GOAL
Among the entries that follow, the required portion opens with the line containing "failed = [item.Name" and closes with the line containing "obj.data.transform(world)". Give that portion again exactly, and nothing else.

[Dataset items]

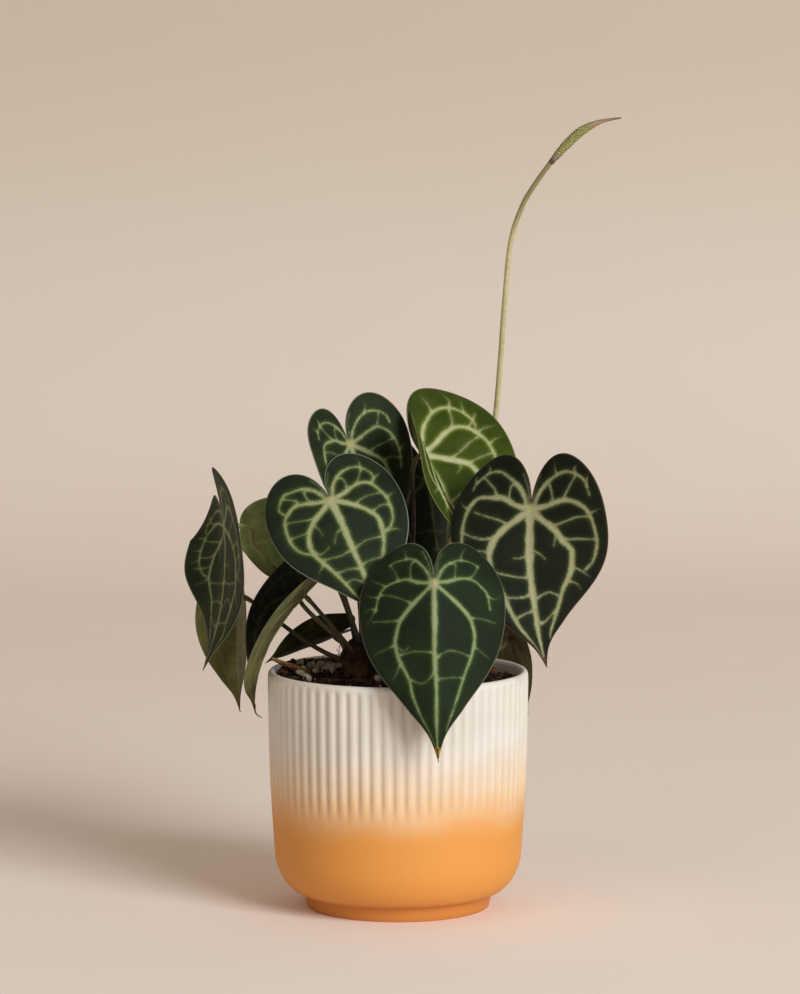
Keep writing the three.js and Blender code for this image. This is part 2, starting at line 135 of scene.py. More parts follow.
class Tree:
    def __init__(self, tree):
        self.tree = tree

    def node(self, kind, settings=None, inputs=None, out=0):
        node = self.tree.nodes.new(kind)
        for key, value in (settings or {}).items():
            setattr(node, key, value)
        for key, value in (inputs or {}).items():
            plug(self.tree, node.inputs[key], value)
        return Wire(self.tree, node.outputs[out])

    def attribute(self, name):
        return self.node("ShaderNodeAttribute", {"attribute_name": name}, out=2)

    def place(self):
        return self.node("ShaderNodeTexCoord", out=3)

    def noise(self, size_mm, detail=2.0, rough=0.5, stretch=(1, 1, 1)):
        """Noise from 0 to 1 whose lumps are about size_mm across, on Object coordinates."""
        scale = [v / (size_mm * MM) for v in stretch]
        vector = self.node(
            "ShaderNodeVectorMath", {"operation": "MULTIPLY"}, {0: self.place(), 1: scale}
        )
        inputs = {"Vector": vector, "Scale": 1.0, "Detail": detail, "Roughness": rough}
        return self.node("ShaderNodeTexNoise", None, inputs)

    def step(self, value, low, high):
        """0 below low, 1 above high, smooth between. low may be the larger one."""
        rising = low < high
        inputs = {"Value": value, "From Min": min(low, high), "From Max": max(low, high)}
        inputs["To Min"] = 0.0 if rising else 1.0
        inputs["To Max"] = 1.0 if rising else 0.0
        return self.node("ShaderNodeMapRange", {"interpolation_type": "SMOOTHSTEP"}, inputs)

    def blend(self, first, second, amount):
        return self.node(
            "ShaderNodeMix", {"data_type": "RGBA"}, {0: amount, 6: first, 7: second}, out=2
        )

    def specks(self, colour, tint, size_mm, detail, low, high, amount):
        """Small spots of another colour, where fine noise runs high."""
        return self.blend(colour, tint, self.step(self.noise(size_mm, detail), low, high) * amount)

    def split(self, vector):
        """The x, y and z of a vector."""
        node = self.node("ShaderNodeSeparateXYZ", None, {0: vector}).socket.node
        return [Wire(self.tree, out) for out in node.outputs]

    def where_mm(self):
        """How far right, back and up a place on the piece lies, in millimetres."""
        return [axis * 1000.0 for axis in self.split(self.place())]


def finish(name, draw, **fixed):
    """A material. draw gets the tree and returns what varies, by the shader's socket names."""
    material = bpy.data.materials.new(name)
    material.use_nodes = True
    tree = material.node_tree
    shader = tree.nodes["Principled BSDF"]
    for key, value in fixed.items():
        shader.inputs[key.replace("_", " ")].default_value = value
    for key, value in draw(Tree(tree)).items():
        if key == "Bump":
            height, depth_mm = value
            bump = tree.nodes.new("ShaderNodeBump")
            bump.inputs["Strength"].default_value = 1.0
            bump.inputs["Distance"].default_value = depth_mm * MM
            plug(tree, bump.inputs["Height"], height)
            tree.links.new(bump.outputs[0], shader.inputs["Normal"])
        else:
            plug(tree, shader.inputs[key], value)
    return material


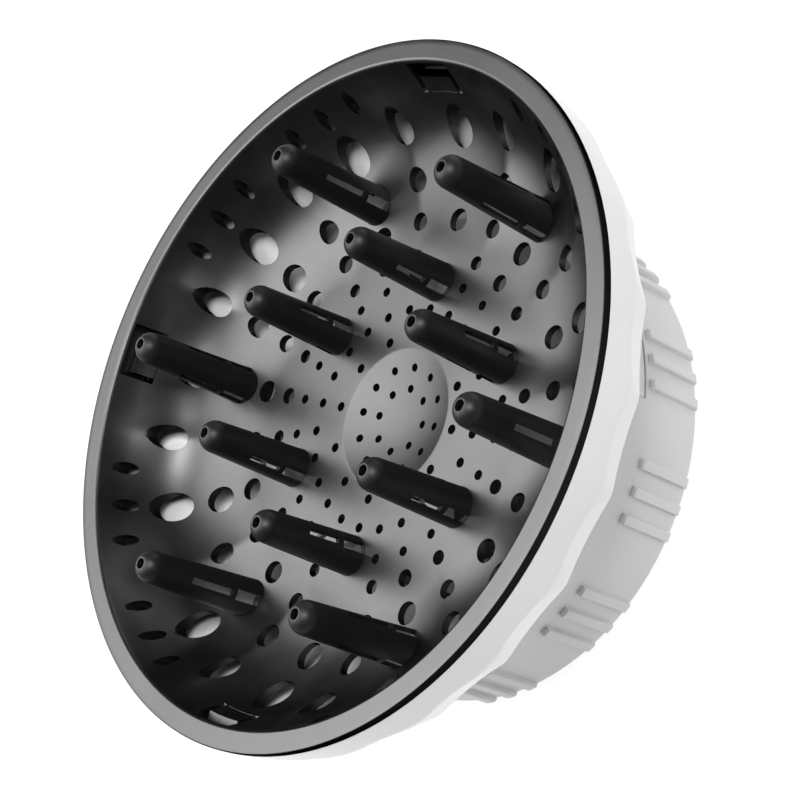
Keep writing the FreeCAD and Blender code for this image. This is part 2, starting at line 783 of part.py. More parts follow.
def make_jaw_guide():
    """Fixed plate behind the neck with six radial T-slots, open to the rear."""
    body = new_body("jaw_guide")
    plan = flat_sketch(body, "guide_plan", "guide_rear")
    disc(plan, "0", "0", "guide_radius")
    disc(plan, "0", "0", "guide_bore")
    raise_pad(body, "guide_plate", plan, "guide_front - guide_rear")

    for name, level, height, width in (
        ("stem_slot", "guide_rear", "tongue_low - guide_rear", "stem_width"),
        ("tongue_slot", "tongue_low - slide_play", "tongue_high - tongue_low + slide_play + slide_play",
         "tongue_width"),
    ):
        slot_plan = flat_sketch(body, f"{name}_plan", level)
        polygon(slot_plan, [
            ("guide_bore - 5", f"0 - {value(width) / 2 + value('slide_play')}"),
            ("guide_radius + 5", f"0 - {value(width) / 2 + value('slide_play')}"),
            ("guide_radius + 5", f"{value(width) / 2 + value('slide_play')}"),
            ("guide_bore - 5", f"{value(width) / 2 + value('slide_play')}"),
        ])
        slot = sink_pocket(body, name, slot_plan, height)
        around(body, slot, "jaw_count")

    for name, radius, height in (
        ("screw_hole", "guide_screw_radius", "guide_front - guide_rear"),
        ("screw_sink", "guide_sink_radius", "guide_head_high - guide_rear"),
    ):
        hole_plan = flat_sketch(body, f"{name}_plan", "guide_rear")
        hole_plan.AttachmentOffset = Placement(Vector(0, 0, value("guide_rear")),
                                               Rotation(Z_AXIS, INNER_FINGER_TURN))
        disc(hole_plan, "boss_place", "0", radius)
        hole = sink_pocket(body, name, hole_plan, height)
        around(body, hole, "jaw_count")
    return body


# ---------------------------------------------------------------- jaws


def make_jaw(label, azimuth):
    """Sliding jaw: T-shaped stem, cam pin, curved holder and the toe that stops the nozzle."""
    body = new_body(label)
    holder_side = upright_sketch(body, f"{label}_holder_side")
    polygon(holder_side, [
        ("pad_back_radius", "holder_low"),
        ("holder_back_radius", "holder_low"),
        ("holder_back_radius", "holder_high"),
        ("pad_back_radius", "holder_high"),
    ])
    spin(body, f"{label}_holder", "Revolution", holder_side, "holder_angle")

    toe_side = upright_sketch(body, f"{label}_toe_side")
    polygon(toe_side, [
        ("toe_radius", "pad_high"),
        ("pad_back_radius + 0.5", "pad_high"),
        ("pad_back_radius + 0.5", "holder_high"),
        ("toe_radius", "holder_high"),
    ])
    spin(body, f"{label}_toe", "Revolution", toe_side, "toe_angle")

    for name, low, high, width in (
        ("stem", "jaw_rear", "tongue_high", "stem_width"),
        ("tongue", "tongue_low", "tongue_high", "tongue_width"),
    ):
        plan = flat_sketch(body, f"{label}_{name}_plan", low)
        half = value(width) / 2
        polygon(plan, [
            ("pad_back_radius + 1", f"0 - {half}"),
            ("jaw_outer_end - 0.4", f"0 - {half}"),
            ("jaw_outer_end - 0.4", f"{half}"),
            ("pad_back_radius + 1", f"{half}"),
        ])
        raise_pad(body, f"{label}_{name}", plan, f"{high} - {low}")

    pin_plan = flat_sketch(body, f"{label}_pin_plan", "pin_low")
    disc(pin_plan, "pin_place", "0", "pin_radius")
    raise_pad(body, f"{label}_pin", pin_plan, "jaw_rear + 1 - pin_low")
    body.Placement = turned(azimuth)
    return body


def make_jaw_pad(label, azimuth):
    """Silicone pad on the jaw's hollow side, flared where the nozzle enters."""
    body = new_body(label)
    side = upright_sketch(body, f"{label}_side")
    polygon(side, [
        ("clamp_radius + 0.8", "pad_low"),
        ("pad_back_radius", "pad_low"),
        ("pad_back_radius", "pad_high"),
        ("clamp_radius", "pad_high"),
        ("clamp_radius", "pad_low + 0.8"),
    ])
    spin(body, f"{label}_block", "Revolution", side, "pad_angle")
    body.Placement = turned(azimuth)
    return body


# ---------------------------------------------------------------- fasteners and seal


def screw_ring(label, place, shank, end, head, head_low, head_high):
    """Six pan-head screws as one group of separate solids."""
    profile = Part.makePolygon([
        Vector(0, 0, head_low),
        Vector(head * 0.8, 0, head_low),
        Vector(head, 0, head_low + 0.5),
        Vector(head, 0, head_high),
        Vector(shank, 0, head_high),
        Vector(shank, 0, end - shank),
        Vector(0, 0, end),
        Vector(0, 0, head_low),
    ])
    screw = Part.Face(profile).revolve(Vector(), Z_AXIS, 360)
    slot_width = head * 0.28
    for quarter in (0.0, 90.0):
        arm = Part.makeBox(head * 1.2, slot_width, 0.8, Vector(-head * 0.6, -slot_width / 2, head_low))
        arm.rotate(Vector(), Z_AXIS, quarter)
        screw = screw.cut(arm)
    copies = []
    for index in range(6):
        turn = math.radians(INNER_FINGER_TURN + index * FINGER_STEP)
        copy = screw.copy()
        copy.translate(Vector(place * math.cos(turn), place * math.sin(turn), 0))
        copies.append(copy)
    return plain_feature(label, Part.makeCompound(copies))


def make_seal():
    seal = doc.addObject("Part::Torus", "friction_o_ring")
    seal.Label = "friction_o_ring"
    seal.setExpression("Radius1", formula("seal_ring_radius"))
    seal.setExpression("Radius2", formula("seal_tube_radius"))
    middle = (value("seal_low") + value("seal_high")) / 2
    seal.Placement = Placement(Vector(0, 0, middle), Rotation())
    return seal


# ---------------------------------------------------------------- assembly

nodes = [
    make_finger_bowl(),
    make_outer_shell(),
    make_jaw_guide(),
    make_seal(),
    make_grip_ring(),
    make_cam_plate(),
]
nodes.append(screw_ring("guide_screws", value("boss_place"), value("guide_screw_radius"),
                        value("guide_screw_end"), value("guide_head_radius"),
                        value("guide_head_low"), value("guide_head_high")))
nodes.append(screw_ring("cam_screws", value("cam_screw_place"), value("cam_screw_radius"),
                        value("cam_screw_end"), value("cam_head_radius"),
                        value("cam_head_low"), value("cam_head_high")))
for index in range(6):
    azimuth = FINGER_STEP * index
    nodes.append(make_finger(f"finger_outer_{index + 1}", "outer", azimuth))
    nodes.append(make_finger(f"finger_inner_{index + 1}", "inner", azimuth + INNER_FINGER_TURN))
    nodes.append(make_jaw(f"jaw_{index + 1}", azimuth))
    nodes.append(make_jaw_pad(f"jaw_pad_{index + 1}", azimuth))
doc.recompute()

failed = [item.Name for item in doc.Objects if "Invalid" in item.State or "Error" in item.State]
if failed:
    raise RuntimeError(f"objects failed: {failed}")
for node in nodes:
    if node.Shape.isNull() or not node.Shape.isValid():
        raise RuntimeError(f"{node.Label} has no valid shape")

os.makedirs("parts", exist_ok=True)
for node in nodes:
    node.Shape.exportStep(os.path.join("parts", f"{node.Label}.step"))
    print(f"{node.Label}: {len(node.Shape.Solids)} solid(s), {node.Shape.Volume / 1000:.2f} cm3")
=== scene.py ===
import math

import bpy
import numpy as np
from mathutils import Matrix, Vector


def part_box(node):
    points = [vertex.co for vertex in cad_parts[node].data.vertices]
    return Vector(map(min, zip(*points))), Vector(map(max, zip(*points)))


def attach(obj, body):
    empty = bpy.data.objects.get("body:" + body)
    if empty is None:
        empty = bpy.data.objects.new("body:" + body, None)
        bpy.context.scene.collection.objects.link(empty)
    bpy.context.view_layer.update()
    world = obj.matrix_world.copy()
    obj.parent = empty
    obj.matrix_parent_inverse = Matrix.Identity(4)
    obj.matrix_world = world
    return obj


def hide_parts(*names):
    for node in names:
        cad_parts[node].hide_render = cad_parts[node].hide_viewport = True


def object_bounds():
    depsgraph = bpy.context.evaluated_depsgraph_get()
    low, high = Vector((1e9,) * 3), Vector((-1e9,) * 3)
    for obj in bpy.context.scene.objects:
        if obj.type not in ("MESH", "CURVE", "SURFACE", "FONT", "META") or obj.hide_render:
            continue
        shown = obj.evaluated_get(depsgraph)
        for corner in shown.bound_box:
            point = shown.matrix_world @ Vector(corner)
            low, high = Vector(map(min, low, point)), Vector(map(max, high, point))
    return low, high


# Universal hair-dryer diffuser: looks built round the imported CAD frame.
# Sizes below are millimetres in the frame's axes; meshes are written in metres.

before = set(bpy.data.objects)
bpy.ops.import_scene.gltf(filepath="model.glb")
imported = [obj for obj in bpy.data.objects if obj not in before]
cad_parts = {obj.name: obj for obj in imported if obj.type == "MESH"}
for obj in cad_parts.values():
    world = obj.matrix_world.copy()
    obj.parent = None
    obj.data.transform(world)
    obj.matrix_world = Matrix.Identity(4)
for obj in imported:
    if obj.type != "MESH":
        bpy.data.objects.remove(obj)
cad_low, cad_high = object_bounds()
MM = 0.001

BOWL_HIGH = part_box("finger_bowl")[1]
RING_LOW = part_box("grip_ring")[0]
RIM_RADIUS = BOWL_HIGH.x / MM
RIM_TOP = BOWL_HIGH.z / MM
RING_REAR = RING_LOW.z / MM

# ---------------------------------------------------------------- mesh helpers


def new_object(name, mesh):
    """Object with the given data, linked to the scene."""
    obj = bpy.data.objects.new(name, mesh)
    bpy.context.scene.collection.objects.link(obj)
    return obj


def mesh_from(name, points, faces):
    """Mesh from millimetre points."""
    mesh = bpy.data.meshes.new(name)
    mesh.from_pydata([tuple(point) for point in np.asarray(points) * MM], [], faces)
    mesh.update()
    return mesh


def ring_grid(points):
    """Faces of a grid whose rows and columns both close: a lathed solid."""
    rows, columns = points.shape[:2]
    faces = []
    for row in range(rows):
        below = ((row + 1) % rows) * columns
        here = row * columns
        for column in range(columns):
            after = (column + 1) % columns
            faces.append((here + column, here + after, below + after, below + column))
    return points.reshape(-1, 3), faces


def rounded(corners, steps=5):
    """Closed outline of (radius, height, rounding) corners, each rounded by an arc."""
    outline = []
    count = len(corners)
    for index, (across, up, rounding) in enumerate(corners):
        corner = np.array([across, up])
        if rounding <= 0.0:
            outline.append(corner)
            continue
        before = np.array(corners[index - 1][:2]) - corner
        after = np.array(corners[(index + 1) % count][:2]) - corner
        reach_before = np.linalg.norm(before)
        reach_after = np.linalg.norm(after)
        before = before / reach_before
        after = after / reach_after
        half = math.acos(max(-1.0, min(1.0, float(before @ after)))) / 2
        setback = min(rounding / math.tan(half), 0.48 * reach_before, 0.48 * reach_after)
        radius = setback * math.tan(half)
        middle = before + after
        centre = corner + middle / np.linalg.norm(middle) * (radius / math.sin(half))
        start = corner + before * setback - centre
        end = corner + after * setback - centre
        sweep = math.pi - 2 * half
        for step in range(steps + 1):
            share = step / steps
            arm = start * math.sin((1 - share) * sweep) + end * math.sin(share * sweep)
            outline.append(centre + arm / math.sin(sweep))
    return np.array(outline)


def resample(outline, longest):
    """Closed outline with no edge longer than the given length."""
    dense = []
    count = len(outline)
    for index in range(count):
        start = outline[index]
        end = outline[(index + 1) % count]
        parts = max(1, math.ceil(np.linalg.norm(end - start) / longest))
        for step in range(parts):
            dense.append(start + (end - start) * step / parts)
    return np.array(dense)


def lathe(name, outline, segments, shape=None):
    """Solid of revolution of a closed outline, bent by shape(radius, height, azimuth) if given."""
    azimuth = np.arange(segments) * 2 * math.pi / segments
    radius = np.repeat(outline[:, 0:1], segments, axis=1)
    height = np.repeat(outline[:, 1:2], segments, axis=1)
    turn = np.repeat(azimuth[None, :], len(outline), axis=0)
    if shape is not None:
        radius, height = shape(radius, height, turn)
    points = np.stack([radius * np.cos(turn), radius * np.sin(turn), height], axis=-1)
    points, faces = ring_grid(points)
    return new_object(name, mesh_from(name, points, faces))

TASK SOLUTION
failed = [item.Name for item in doc.Objects if "Invalid" in item.State or "Error" in item.State]
if failed:
    raise RuntimeError(f"objects failed: {failed}")
for node in nodes:
    if node.Shape.isNull() or not node.Shape.isValid():
        raise RuntimeError(f"{node.Label} has no valid shape")

os.makedirs("parts", exist_ok=True)
for node in nodes:
    node.Shape.exportStep(os.path.join("parts", f"{node.Label}.step"))
    print(f"{node.Label}: {len(node.Shape.Solids)} solid(s), {node.Shape.Volume / 1000:.2f} cm3")
=== scene.py ===
import math

import bpy
import numpy as np
from mathutils import Matrix, Vector


def part_box(node):
    points = [vertex.co for vertex in cad_parts[node].data.vertices]
    return Vector(map(min, zip(*points))), Vector(map(max, zip(*points)))


def attach(obj, body):
    empty = bpy.data.objects.get("body:" + body)
    if empty is None:
        empty = bpy.data.objects.new("body:" + body, None)
        bpy.context.scene.collection.objects.link(empty)
    bpy.context.view_layer.update()
    world = obj.matrix_world.copy()
    obj.parent = empty
    obj.matrix_parent_inverse = Matrix.Identity(4)
    obj.matrix_world = world
    return obj


def hide_parts(*names):
    for node in names:
        cad_parts[node].hide_render = cad_parts[node].hide_viewport = True


def object_bounds():
    depsgraph = bpy.context.evaluated_depsgraph_get()
    low, high = Vector((1e9,) * 3), Vector((-1e9,) * 3)
    for obj in bpy.context.scene.objects:
        if obj.type not in ("MESH", "CURVE", "SURFACE", "FONT", "META") or obj.hide_render:
            continue
        shown = obj.evaluated_get(depsgraph)
        for corner in shown.bound_box:
            point = shown.matrix_world @ Vector(corner)
            low, high = Vector(map(min, low, point)), Vector(map(max, high, point))
    return low, high


# Universal hair-dryer diffuser: looks built round the imported CAD frame.
# Sizes below are millimetres in the frame's axes; meshes are written in metres.

before = set(bpy.data.objects)
bpy.ops.import_scene.gltf(filepath="model.glb")
imported = [obj for obj in bpy.data.objects if obj not in before]
cad_parts = {obj.name: obj for obj in imported if obj.type == "MESH"}
for obj in cad_parts.values():
    world = obj.matrix_world.copy()
    obj.parent = None
    obj.data.transform(world)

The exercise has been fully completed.